§ DIRECTIONS:
Your task is to copy every line of the records below that contains "code".
::: DATASET EXTRACT :::
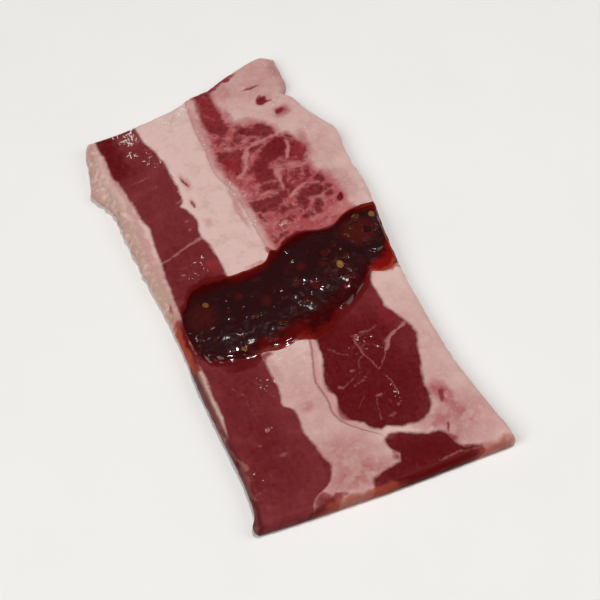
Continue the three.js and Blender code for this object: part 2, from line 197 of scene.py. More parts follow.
:::
::: DATASET EXTRACT :::
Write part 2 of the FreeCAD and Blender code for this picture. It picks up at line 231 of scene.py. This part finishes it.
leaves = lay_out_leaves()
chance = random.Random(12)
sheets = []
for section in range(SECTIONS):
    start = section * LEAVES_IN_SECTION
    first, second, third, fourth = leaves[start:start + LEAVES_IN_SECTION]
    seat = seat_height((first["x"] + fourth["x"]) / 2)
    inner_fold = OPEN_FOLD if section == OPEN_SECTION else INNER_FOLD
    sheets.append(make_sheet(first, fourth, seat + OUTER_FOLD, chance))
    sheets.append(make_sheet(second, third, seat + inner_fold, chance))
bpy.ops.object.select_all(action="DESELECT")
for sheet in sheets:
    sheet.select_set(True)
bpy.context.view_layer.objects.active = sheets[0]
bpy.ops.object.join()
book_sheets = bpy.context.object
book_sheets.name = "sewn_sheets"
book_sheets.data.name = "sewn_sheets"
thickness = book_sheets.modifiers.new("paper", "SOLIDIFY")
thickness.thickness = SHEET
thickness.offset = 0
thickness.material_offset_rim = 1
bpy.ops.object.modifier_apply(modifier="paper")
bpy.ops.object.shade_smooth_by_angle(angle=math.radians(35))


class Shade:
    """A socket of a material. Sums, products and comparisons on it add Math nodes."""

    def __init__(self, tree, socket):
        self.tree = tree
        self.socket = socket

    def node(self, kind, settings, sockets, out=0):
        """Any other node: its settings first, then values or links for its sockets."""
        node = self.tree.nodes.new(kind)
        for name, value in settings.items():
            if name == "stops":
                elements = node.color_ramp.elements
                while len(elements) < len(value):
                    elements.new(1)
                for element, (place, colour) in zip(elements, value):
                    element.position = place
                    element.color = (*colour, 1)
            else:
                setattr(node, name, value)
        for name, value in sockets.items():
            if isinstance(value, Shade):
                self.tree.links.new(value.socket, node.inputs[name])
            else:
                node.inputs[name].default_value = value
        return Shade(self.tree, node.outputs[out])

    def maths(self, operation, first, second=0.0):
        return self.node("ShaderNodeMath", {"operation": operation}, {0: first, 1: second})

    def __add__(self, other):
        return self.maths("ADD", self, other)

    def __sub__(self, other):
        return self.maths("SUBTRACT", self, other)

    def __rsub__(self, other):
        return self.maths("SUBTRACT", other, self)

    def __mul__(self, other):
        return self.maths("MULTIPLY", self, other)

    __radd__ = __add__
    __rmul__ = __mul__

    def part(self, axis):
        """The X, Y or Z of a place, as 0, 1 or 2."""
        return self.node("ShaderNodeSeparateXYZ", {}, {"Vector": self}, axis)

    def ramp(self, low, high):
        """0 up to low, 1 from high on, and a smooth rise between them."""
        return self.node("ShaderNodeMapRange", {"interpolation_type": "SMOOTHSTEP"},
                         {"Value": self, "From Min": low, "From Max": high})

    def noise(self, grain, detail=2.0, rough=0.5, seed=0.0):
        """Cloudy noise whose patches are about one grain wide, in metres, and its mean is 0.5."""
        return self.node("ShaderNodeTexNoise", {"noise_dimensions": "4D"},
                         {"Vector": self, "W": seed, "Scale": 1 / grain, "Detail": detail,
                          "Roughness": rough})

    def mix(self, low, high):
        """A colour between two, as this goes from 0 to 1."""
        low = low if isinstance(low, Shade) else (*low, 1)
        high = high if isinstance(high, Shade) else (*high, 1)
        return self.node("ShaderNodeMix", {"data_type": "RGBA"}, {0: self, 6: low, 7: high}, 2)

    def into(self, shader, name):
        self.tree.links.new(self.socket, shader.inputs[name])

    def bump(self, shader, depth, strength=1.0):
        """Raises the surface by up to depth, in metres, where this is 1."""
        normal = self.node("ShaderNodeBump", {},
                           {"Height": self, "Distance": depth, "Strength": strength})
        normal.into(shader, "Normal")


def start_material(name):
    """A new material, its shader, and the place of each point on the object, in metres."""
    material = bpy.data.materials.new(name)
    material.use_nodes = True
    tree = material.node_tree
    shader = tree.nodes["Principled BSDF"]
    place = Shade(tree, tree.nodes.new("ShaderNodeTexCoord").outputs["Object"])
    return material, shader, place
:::
§ ANSWER TO THE PROBLEM:
Continue the three.js and Blender code for this object: part 2, from line 197 of scene.py. More parts follow.
Write part 2 of the FreeCAD and Blender code for this picture. It picks up at line 231 of scene.py. This part finishes it.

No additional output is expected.